Et se déroule alors un des pires crimes du stalinisme, dont le souvenir reste vivace aujourd’hui. Sous le fallacieux prétexte de collaboration avec les nazis, le dictateur décide la déportation de la totalité des Tchétchènes et des Ingouches – comme d’ailleurs, entre autres, des Allemands de la Volga ou des Tatars de Crimée, soupçonnés eux aussi d’hostilité à la domination soviétique. Durant une semaine, à partir du 23 février 1944, plus de 500 000 hommes, femmes et enfants seront chargés sur quelque douze mille trains et expédiés au Kazakhstan et au Kirghizistan, souvent sans nourriture et par des froids de – 30 °C. Près d’un quart en mourront en deux mois. Rayée de la carte, la « région autonome de Tchétchénie-Ingouchie » ne sera rétablie qu’en janvier 1957 par Nikita Khrouchtchev, qui autorise ses survivants – ou leurs descendants – à revenir.
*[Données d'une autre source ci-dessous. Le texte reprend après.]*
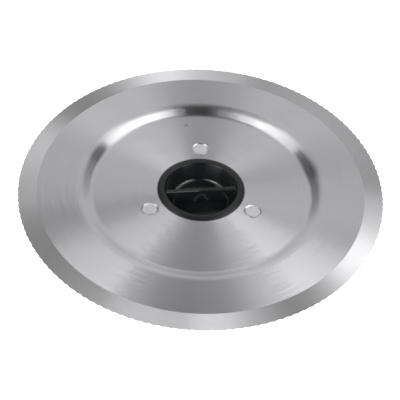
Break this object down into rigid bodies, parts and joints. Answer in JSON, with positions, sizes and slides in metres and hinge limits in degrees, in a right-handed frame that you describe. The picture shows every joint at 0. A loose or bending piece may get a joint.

Sans oser, évidemment, aller aussi loin, Vladimir Poutine a donc de qui tenir. Devant le misérable échec de sa politique caucasienne, il n’aura probablement pas d’autre choix que de renoncer aux faux-semblants et d’imposer à cette région une administration directe.
Il n’en aura pas pour autant fini avec le Caucase. Même si l’ampleur des deux événements n’est pas comparable, il est significatif que le drame de la Tchétchénie coïncide, pour la confusion du Kremlin, avec l’épanouissement de la Géorgie. Après le triomphe pacifique de Mikhaïl Saakashvili, une seconde « révolution des Roses » a vu, le 6 mai, la fuite à Moscou du tyranneau local de la province sécessionniste d’Adjarie, Aslan Abachidzé, longtemps soutenue par le pouvoir russe, comme celles d’Abkhazie et d’Ossétie du Sud, pour affaiblir le gouvernement de Tbilissi. Ici, comme là, Poutine va devoir, s’il le peut, repenser sa stratégie. En Tchétchénie, parlant des combattants de l’indépendance, il avait juré d’aller « les buter jusque dans les chiottes ». Ainsi s’exprime le président russe. Las ! ce sont ses hommes de main qui se retrouvent dans les poubelles de l’Histoire.